Zachary David Thompson goes by Zack.

Perhaps, it’s fitting that the last letter in this standout baseball pitcher’s shortened name is a K.

Zack Thompson, a 6-foot-3, 215-pound junior left-hander at the University of Kentucky, sure has made short work of opposing hitters by putting up strikeout after strikeout.

“I love the punch-out,” says the graduate of Wapahani High School in Selma, Ind., is fanning opposing hitters at a rate of 12.81 per nine innings for the 2019 season (102 K’s and 24 walks in 71 2/3 innings) and 12.09 for his collegiate career (240 whiffs and 82 freebies in 178 1/3 innings). “I’ve got pretty good breaking balls. I can expand the zone on them.”

Thompson, who employs a four-seam fastball that he can sometimes get up to 97 mph that he mixes with a cutter, change-up, curveball and slider, says he goes to the mound with two keys in his mind: Get a first-pitch strike and after that win the 1-1 battle.

“There’s such a big difference between 2-1 and 1-2,” says Thompson.

Currently the Saturday starter during weekend series for the Wildcats, the southpaw is 4-1 with a 1.88 earned run a 1.88 earned run average. Opponents are hitting .179 against him in 11 games (11 starts).

Since coming to UK, Thompson is 14-3 with one save, a 2.57 ERA and .188 opponent’s batting mark in 40 appearances (31 as a starter).

Thompson is on a team with Nick Mingione as head coach and Jim Belanger as pitching coach.

Why did Thompson choose Kentucky?

“It was just the right fit and has a very blue collar feel,” says Thompson. “My family (which includes father Bill, mother Jan and older brother Nick) can see games. They’re usually down here every weekend. And it’s in the (Southeastern Conference).

“The SEC has the best competition and best environment to improve.”

Thompson describes the atmosphere at conference road games as “incredible.”

He has gotten to stand on the bump on a circuit that includes Alabama, Arkansas, Auburn, Florida, Georgia, LSU, Missouri, Mississippi, Mississippi State, South Carolina, Tennessee, Vanderbilt and Texas A&M.

In the summer of 2018, Thompson played for the USA Baseball Collegiate National Team, making three appearances with one start. He was 1.0 with a 0.00 ERA, eight strikeout, five walks and three hits allowed in 8 2/3 innings. Opponents, including Chinese Taipei, Japan and Cuba, hit .107 against the left-hander.

“That was just an awesome experience,” says Thompson. “I was representing my country and playing with the some of the best players and for some of the best coaches.

“I got to see how other people do it.”

Louisiana State University head coach Paul Mainieri was the USA CNT head coach.
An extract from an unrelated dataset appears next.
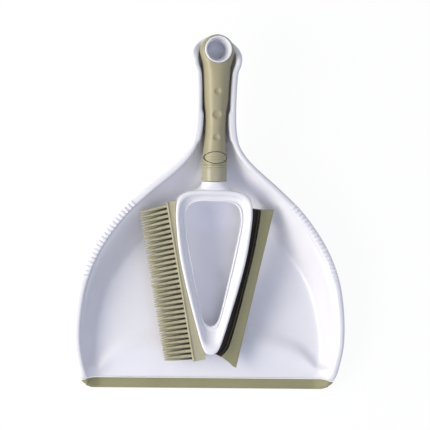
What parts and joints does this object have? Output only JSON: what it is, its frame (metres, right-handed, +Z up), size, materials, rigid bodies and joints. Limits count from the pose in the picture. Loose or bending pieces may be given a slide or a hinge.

The pitching coach was University of Virginia head coach Brian O’Connor.

“Coach O is great,” says Thompson of O’Connor. “We worked on things in bullpen that translated to the game really well like his philosophies and pitch calling.”

Mainieri is a former head coach at Notre Dame, where O’Connor was his pitching coach.

Baseball America made the 21-year-old Thompson the No. 1 SEC prospect in the 2019 Major League Baseball First-Year Player Draft (which is slated for June 3-5). D1 Baseball has him No. 2 on their list. He is also high in prospect rankings for MLBPipeline.com and Perfect Game.

“I try not to worry about it,” says Thompson of the MLB Draft. “It won’t matter if I don’t do my job on the mound.”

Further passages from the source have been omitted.